Researchers at UCL have published a complete model for the inner workings and front display of the Antikythera mechanism. The ancient device, recovered from a shipwreck in 1901, has long been thought to have shown a model of the Greek cosmos, with the Sun, Moon and five classical planets rotating around the Earth, controlled by a fiendish set of gears. The UCL team argue that theirs is the first model to match all the existing evidence.

That evidence survives in 82 fragments, discovered fused together in the remains of a small box, initially overlooked in preference to other artefacts in the wreck. The discovery of tiny toothed wheels was a surprise – gears that were older than Christ.

During the 20th century it became clear that the device was a sophisticated calendrical calculator, operated at the side by a small crank. (Over the years it has attracted many of the other kind of crank – it was made by aliens! – as well as serious scholars.) Tony Freeth, the lead author of the new study, is an honorary professor in UCL’s department of mechanical engineering. He has spent the last two decades engrossed in the device’s workings.

In 2005, some of the fragments were scanned using X-ray computed tomography, to reveal hidden inscriptions: thousands of tiny Greek characters, lurking in the layers of corrosion. Freeth and his colleagues argue that there’s now just enough information to nail the details down. Some models, including one made by Freeth and Alexander Jones in 2012, suggested the planets’ positions were indicated on the front panel using co-axial pointers (like a clock with multiple hands); the new model has them represented by semi-precious stones on rotating rings.

Many of the technical specifications of the model have been published before. The new details will be closely scrutinised, but the central insight is compelling. Viewed from Earth, the planets undergo periodic cycles of motion as their movement against the background stars changes direction (when Earth overtakes another planet on its orbit, the other planet appears for a while to be ‘in retrograde’). These patterns repeat, and can be represented as a whole number of cycles in a whole number of years. Such a ‘period relation’ is an approximation to the true repetition, but it can be a very good one.

As well as being mathematically convenient, whole number ratios can be used to recreate the planetary motion mechanically: a mathematical ratio becomes a gear ratio. Ideally, you want numbers that can be divided into small enough prime factors to make gears you can feasibly manufacture (100 teeth seems to have been the limit on the small cogs in the Antikythera mechanism). Even better, if the period relations for different planets have shared factors, they can also share gears, which means you can use the same mechanism to run different planetary motions.

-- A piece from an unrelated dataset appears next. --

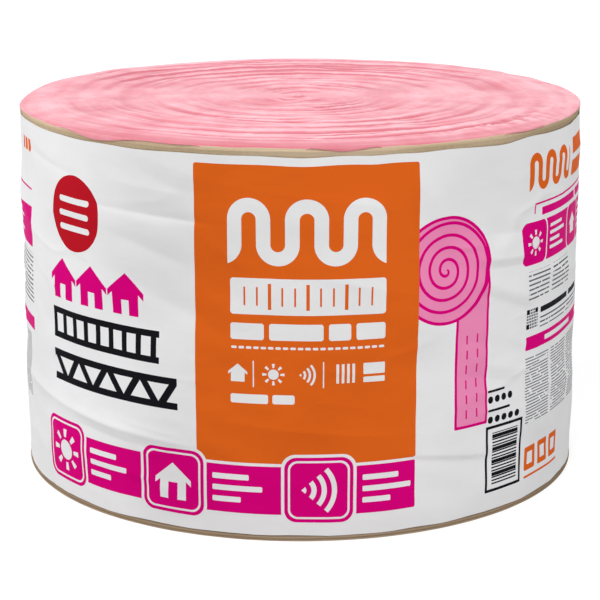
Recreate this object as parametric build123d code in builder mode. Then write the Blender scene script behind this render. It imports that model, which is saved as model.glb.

Starting from period relations that are attested in Babylonian astronomical texts, Freeth et al. generated new period relations for the planets, hitting on a particular combination that would work using gears with fewer than 100 teeth. The combination includes ‘surprisingly complex’ periods for Venus and Saturn, as revealed by X-ray CT, but the others are an ingenious inference. The study’s press release claims that the researchers were able to derive these relations by using ‘an ancient Greek mathematical method described by the philosopher Parmenides’. This statement was repeated in news reports, but the truth is more complicated.

The source of the Parmenides claim is David Fowler’s controversial book The Mathematics of Plato’s Academy: A New Reconstruction (1987). Fowler argued that a small section of Plato’s dialogue Parmenides is an obscure allusion to an iterative mathematical algorithm, a way of refining the accuracy of a ratio by working from an initial overestimate and underestimate which gradually converge. The UCL team have followed Fowler in calling this method the ‘Parmenides Process’.

Their puzzle-solving is spectacular: they adapt the algorithm to generate period relations for Mercury, Mars and Jupiter, selecting them on grounds not only of accuracy but also of gear economy. Crediting the original method to Parmenides himself, however, as in the press release, is dubious. Of course, suggesting your arguments date back to Parmenides isn’t a modern tactic: Plato did it too. But it’s a mis-step in a study striving for historical accuracy. (When I put this to Freeth, he graciously admitted I had a point.)

While the proposed gearing works in theory, there’s still the question of whether it could have been made using ancient methods. Such a close-packed gearing system would have been difficult to keep running smoothly. The team plan to construct it, but for now the model is a work of speculative friction. Given the paucity of evidence and the degrees of freedom, it would be astonishing if the precise gearing combination suggested was the one used. But the wiggle room is getting smaller.

It seems impossible that there should have been only one such device. Cicero wrote of similar-sounding ‘spheres’, supposedly made by Posidonius and Archimedes. Serafino Cuomo suggests they may have been like Fabergé eggs – ‘few in number, heard of by many’. However many there were, it’s clear the Greeks were capable of constructing something extraordinary.

Freeth et al. describe the device as taking ‘the first steps to the mechanisation of mathematics and science’, looking more than a millennium ahead to the geared clocks of the medieval period. But the Antikythera mechanism didn’t lead to a Greek clockwork revolution. If that baffles us, it’s our problem, not theirs. We might do better to think of the device not as a ‘first step’ to mechanised science; perhaps more like the end of something else.


Comments


  • 3 April 2021 at 5:36pm
    Larry Blumen says:
    Our electronic technology today is unquestionably far superior to the admittedly ingenious Antikythera mechanism, but what do we have that will be understandable 2000 years from now?